(“ELESTU Bİ RABBİKUM” OLAYI)
Allah Teâlâ kâfirlerle
ilgili şöyle buyurur:
“Onlar
Allah’a verdikleri sözün kesinleşmesinden
sonra cayarlar. Allah’ın birleştirilmesini emrettiği şeyi keserler. Ortalığı
karıştırırlar. Onlar büsbütün zarardadırlar.” (Bakara
2/27)
Her insan, Allah’ın varlığını ve
birliğini, gözüyle görmüş ve eliyle dokunmuş gibi kavrar ve bu hususta Allah’a
kesin söz verir. Allah Teâlâ şöyle buyurur:
“Rabbin,
Ademoğullarından, onların bellerinden nesillerini aldığında onları kendilerine
karşı şöyle şahit tuttu: “Ben sizin Rabbiniz değil miyim?” Onlar da: “Evet
Rabbimizsin. Biz buna şahidiz.” dediler. Artık Kıyâmet günü; “biz bunun
farkında değildik” diyemezsiniz.
Şunu da diyemezsiniz: “Önceden ortak koşanlar babalarımızdı. Biz ise onlardan sonra
gelen bir nesil idik. O batıla sapanların işlediklerinden ötürü bizi yok mu
edeceksin?”
İşte
o belgeleri böyle açık açık anlatırız. Belki
dönerler.” (A’raf 7/172-174)
Halk arasında “bezm-i elest’te alınan misak” veya “elestu birabbikum” denen bu olay, insanın, açık ve net olarak,
Allah’ın varlığını ve
birliğini kabul etmesi olayıdır. Âyet bu işlemin, Adem oğullarının “bellerinden
nesillerinin alınması” sırasında kesinleştiğini bildirmektedir.

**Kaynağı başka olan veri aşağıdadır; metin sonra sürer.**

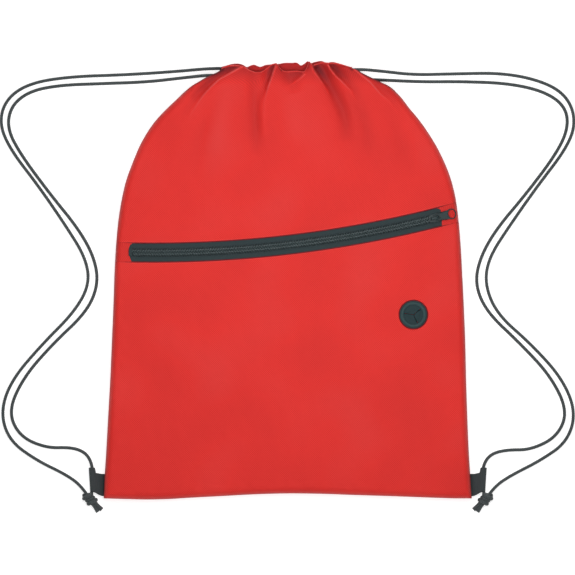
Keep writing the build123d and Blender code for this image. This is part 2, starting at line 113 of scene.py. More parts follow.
def grid_faces(rows, columns, closed=False):
    """Quads of a grid of points stored row by row. A closed grid joins its last column to its first."""
    faces = []
    for row in range(rows - 1):
        for column in range(columns if closed else columns - 1):
            following = (column + 1) % columns
            near = row * columns
            far = near + columns
            faces.append((near + column, near + following, far + following, far + column))
    return faces


def add_mesh(name, points, faces, material, slot, uv=None, values=None, body="root", node=None):
    """A smooth mesh piece from points in millimetres. uv is in metres of cloth; values are per point.

    node is the CAD node that it stands for.
    """
    mesh = bpy.data.meshes.new(name)
    mesh.from_pydata([tuple(point) for point in np.asarray(points) * MM], [], faces)
    mesh.polygons.foreach_set("use_smooth", [True] * len(mesh.polygons))
    loops = np.zeros(len(mesh.loops), np.int32)
    mesh.loops.foreach_get("vertex_index", loops)
    if uv is not None:
        layer = mesh.uv_layers.new(name="cloth")
        layer.data.foreach_set("uv", np.asarray(uv, np.float32)[loops].ravel())
    for key, numbers in (values or {}).items():
        attribute = mesh.attributes.new(key, "FLOAT", "POINT")
        attribute.data.foreach_set("value", np.asarray(numbers, np.float32))
    mesh.materials.append(material)
    mesh.update()
    piece = bpy.data.objects.new(name, mesh)
    bpy.context.scene.collection.objects.link(piece)
    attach(piece, body)
    if node:
        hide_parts(node)
    return piece


def dress(node, material):
    """Gives a CAD node that stays visible its material."""
    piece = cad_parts[node]
    piece.data.materials.clear()
    piece.data.materials.append(material)
    return piece


def joined(parts):
    """The points and faces of several meshes as one."""
    points, faces = [], []
    for own_points, own_faces in parts:
        base = len(points)
        points.extend(own_points)
        faces.extend([tuple(base + corner for corner in face) for face in own_faces])
    return np.array(points), faces


def lengths_along(line):
    """How far along a line each of its points is."""
    return np.concatenate([[0], np.cumsum(np.linalg.norm(np.diff(line, axis=0), axis=1))])


def thicken(piece, thickness, offset):
    """Makes a sheet solid, inwards where offset is -1 and outwards where it is 1."""
    solid = piece.modifiers.new("thickness", "SOLIDIFY")
    solid.thickness = thickness * MM
    solid.offset = offset
    return piece


def along_line(points, line):
    """For each point in plan: its distance from a line, +1 on the line's left, and how far along."""
    line = np.asarray(line, float)
    runs = np.linalg.norm(np.diff(line, axis=0), axis=1)
    starts = np.concatenate([[0], np.cumsum(runs)])
    best = np.full(len(points), np.inf)
    side = np.ones(len(points))
    share = np.zeros(len(points))
    for number, run in enumerate(runs):
        step = line[number + 1] - line[number]
        t = np.clip((points - line[number]) @ step / run**2, 0, 1)
        away = points - line[number] - t[:, None] * step
        distance = np.linalg.norm(away, axis=1)
        nearer = distance < best
        best = np.where(nearer, distance, best)
        side = np.where(nearer, np.sign(step[0] * away[:, 1] - step[1] * away[:, 0]), side)
        share = np.where(nearer, (starts[number] + t * run) / starts[-1], share)
    return best, side, share


def ripple(points, size, seed):
    """Smooth uneven waves of about that size, from -1 to 1, at each point in plan."""
    return np.array([noise.noise(Vector((x / size, y / size, seed))) for x, y in points])


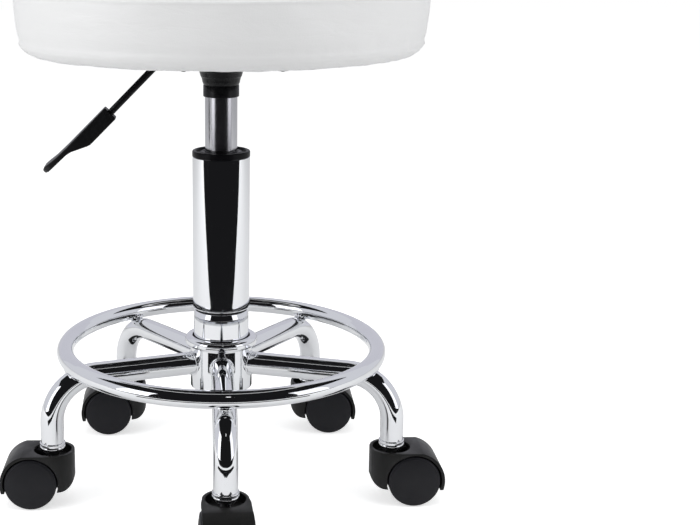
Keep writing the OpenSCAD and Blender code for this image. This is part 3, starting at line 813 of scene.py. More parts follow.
@dataclass
class FootRing:
    """Round foot ring on the legs' bends, with its weld beads."""

    radius: float = 138.5
    tube_r: float = 7.5
    height: float = 124.9
    bend_x: float = 116.0
    bend_z: float = 73.0
    weld_r: float = 49.0
    bead_l: float = 5.6
    bead_r: float = 2.35

    def ring(self) -> Piece:
        """The bent tube of the ring."""
        Bench.clear()
        bpy.ops.mesh.primitive_torus_add(major_radius=self.radius * MM, minor_radius=self.tube_r * MM,
                                         major_segments=224, minor_segments=48, location=(0, 0, self.height * MM))
        ring = Bench.named("foot_ring_tube")
        return Bench.smoothed(ring, 80)

    def bead(self) -> Piece:
        """Two rippled weld beads where the ring crosses the leg along +X."""
        lean = math.atan2(self.height - self.bend_z, self.radius - self.bend_x)
        beads = []
        for side in (-1, 1):
            Bench.clear()
            bpy.ops.mesh.primitive_uv_sphere_add(segments=40, ring_count=24, radius=1)
            bead = Bench.named("ring_bead")

            def ripple(co: Vector) -> Vector:
                """Stretch the ball along the ring and ripple it like a stacked weld."""
                wave = 1 + 0.10 * math.sin(co.y * 15) + 0.10 * noise.noise(co * 2.3 + Vector((side, 0, 0)))
                return Vector((co.x * self.bead_r * wave, co.y * self.bead_l, co.z * self.bead_r * wave)) * MM

            Bench.shaped(bead, ripple)
            place = (Matrix.Translation(Vector((self.bend_x, 0, self.bend_z)) * MM)
                     @ Matrix.Rotation(-lean, 4, "Y")
                     @ Matrix.Translation(Vector((self.weld_r + 1.4, 0, side * 4.7)) * MM))
            bead.data.transform(place)
            beads.append(bead)
        return Bench.smoothed(Bench.joined("ring_beads", beads), 80)

    def make(self) -> None:
        """Build the ring and its five pairs of beads."""
        settle(self.ring(), CHROME, Body.BASE.value, ["foot_ring"])
        beads = Bench.repeated(self.bead(), "ring_beads", round_legs())
        settle(Bench.joined("ring_weld_beads", beads), WELD, Body.BASE.value, ["ring_welds"])


# --- Column, gas spring and seat socket ---


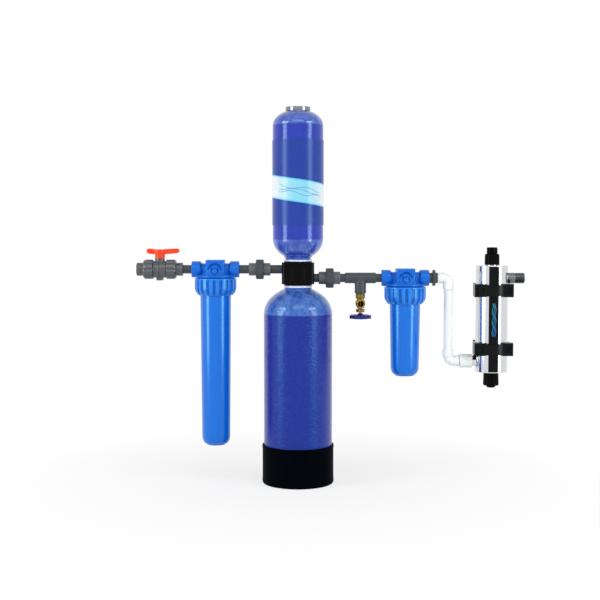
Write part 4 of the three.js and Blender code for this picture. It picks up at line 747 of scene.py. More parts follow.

Neslin belden alınması, nesli devam ettirecek tohumun alınmasıdır. Kişi
onunla erginlik çağına girer ve çocuğu olacak yaşa gelir. İnsan, henüz çocuk
yaşta iken Allah’ı aramaya
başlar. Bu konuda çevresini soru yağmuruna tutar. Sonunda Allah’ın var ve bir
olduğunu tam olarak kavrar. Karşısına çıkan delillerle sanki Allah ona, “Ben
senin rabbin değil miyim?” diye sorar. O da tam bir kararlılıkla “evet,
Rabbimsin, ben buna tanıklık ediyorum” der. Benzeri durumlar, çevresinde
Allah’ın ayetlerini gözlemledikçe tekrarlanır durur. Bu sebeple her insan,
Allah’ın var ve bir olduğunu, her şeyi onun yarattığını kabul eder.
Müşrik, ortak koşan
demektir. Ortaklık için en az iki şey gerekir. Bunlardan birincisi daima Allah’tır. Allah’ın var ve bir olduğunu bilen insan,
Allah’a ortak saydığı varlık için haklı bir gerekçe bulamayacağı için ahirette şu sözü söyleyemeyecektir:
“Önceden ortak koşanlar babalarımızdı. Biz ise onlardan sonra
gelen bir nesil idik. Şimdi o batıla sapanların işlediklerinden ötürü bizi yok
mu edeceksin.” (A’raf
7/174)
Erginlik çağı önemlidir. Sorumluluk bu çağda başlar. Babalar veya
çevredekiler aksini söylese de erginlik çağına giren insan, Allah’ın varlığına ve birliğine, onun kendinin ve
tüm varlıkların sahibi ve efendisi olduğuna kesinkes tanık olur. Kimi bunu açığa
vurur. Kimi de önemli olaylar karşısında ortaya çıkarır. Bir çok insan bu kadar
bir inancın kendine yeteceğini sanır. Bu bir şeytan aldatmasıdır. Allah Teâlâ
şöyle buyurur:
“O aldatıcı şeytan, sakın sizi Allah ile aldatmasın.” (Lokman 31/33)
Kendilerine tanrıtanımaz diyen ateistler Allah’ı işlerine karıştırmak istemeyenlerdir.
Onlar kendilerini tanrılaştırır ve kendilerinin efendisi olmaya çalışırlar.
Diğer müşrikler ise Allah ile beraber başka efendiler bulur, onları Allah’a
benzer konuma getirir ve Allah’a verdikleri kesin sözden cayarlar. Ama hepsi de
bilir ki, Allah’ın bir benzeri olamaz.
Şirke düşenler; “...Allah’a verdikleri sözün kesinleşme-sinden sonra caymış, Allah’ın birleştirilmesini emrettiği şeyi kesmiş olurlar.” Çünkü Allah’a karşı aracı koymak doğrudan ilişkiyi kesmektir.